Last night "Dawn of the Planet of the Apes" was released in select cities.  Since "Rise of the Planet of the Apes" was such a well liked movie here, at Life Explained, we thought we should look into the phenomenon.  Kind of Life Explains, explains movies.  It is a unique idea, apes with an increased intelligence, in a desperate war of extinction against the apex predator of the planet, humans.  It is only more intriguing when one remembers that human experimentation provided the advanced abilities of the apes.  It is such a compelling story we needed to find out more.

Imagine our shock when we found out it was based on a true story!  The proof was right there.  In classified documents, that we spent a great deal of effort sneaking out of the "Classified Documents" building, sparing no risk and investing a pretty good chunk of our own change.  We found out that some wacko in California (go figure) had invented a drug that would make people smarter.  He was worried about the potential side affects of having a bunch of smart people around, (who wouldn't be?) and decided to test it on apes.  Obviously he hadn't taken any himself, or he would have seen how dumb that idea was.

Soon, they were tying his shoelaces together, gluing his phone to the base, changing his screen saver to a picture of David Hasselhoff, ordering Chinese food, and pizza, throwing parties, and just livin' the heck out of life.  But, when they changed his ring tone to Justin Bieber that was too much, and he kicked them out.

Soon, California was overrun with intelligent apes. Several of them actually ran for office, since it was politics, no one noticed.  They had trouble with campaign financing, because the math makes no sense.  It baffled them how people would vote for someone who was so vague, and inaccurate that it was almost indecipherable. They were pretty smart, after all.  They gave up trying to take control that way, and chose a more aggressive approach.

They started to spread east.  Deserts, mountains, armies, traffic jams, nothing could stop them.  They were like an amoeba, everywhere.  Nothing slowed their inexorable march to the east.  They were like an amoeba, everywhere, all at once.  And nothing could slow them.

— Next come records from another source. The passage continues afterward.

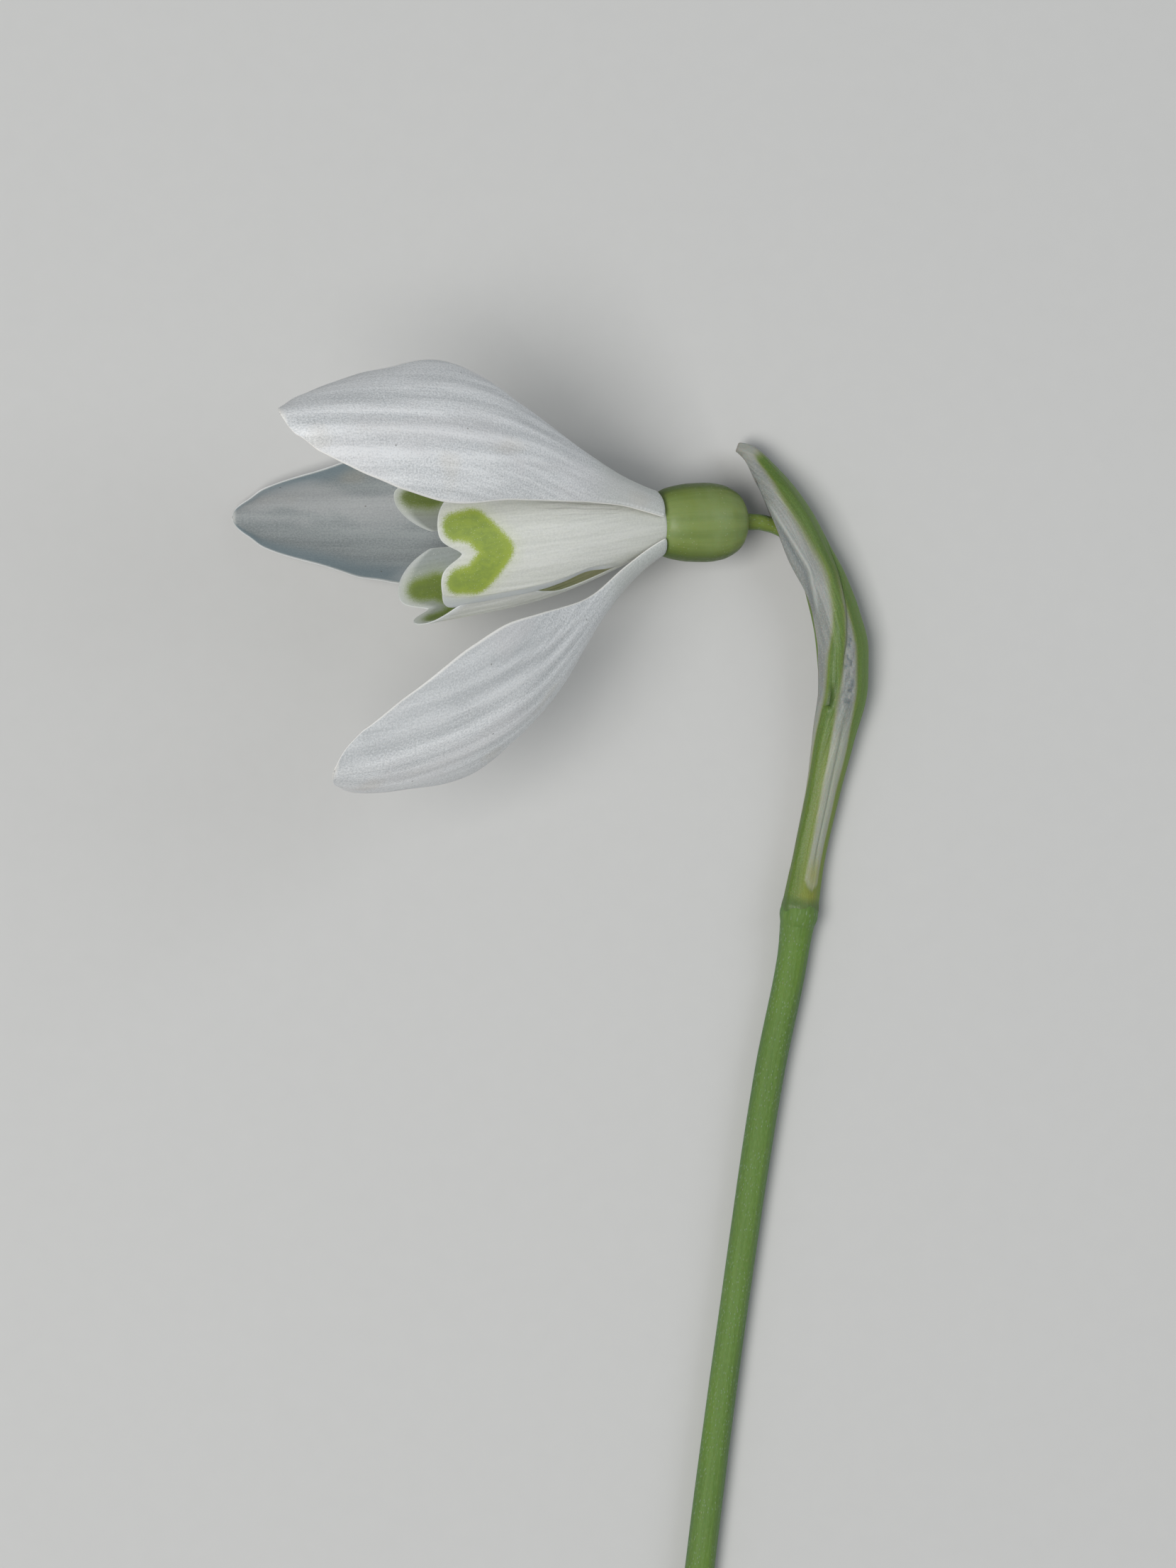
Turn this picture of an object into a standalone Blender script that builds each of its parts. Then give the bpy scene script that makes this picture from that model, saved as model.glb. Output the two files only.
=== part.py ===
"""A snowdrop flower, cut and laid on its side.

The scape (flower stem) and the spathe lie on the surface. The pedicel comes out of the spathe and carries
the ovary, whose far end holds three spreading outer tepals, a cup of three notched inner tepals, six
stamens and the style. Lengths are in millimetres until the last step, and angles are in degrees.

Frame: +Z up from the surface, +Y along the flower from the cut end, origin at the middle of the base.
"""

import math

import bpy
import numpy as np
from mathutils import Vector

MM = 0.001
FLOWER = "snowdrop_flower"

# The flower's own axis runs from the ovary to the open mouth.
JUNCTION = (5.3, 25.3, 3.98) # where the tepals leave the ovary
MOUTH_LIFT = 19.0            # the axis rises towards the mouth
MOUTH_TURN = 7.0             # and turns from -X towards -Y
JOIN_GAP = 0.2               # between solids that touch in the real flower

OVARY_LENGTH = 4.7
OVARY_TURN = 1.5
OVARY_PROFILE = [  # distance from the pedicel, radius
    (0.0, 0.55), (0.1, 1.0), (0.35, 1.4), (0.75, 1.7), (1.3, 1.93), (2.1, 2.03),
    (3.0, 2.0), (3.8, 1.88), (4.3, 1.74), (4.55, 1.6), (4.7, 1.35),
]

TEPAL_THICKNESS = 0.2
TIP_END = 0.98  # the rounding of the tip stops here, of a full quarter turn's depth
OUTER_BASE_RADIUS = 1.7
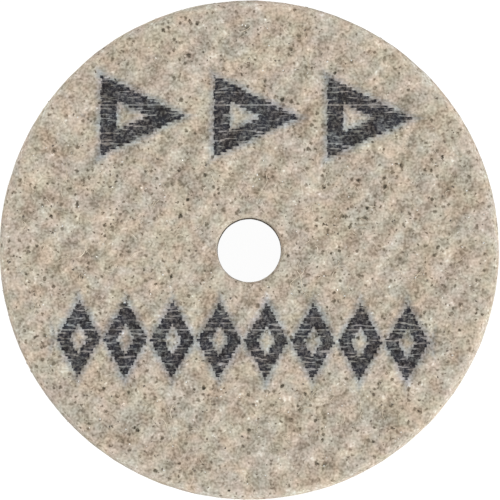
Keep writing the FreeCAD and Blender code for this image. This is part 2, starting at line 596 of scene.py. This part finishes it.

Until they got to Washington.  Our nations capitol is where many good plans go to die.  Apes careened down Constitution Avenue Northwest, storming through Stanton Park, crashing through, Ebenezers Coffee, only stopping long enough to have a espresso and a biscotti, they had heard such good things from politicians in California, they could not resist.

Then, things came to a crashing halt.  They were stuck in session, and riders were attached and voted down  There was bickering, back stabbing, name calling, childish accusations, and awful, terrible behavior (maybe that guy should have tried his intelligence drug on the houses of congress).  Being intelligent beings, they knew Washington was no place for them and they got on a boat, and left as quickly as they could.

One unnamed source (there are thousands of unnamed sources in Washington, it is the largest supplier of unnamed sources (and quotes from unnamed sources) in the world, maybe the whole universe) said he overheard "I don't care where we end up, as long as it isn't here."  They are pretty smart.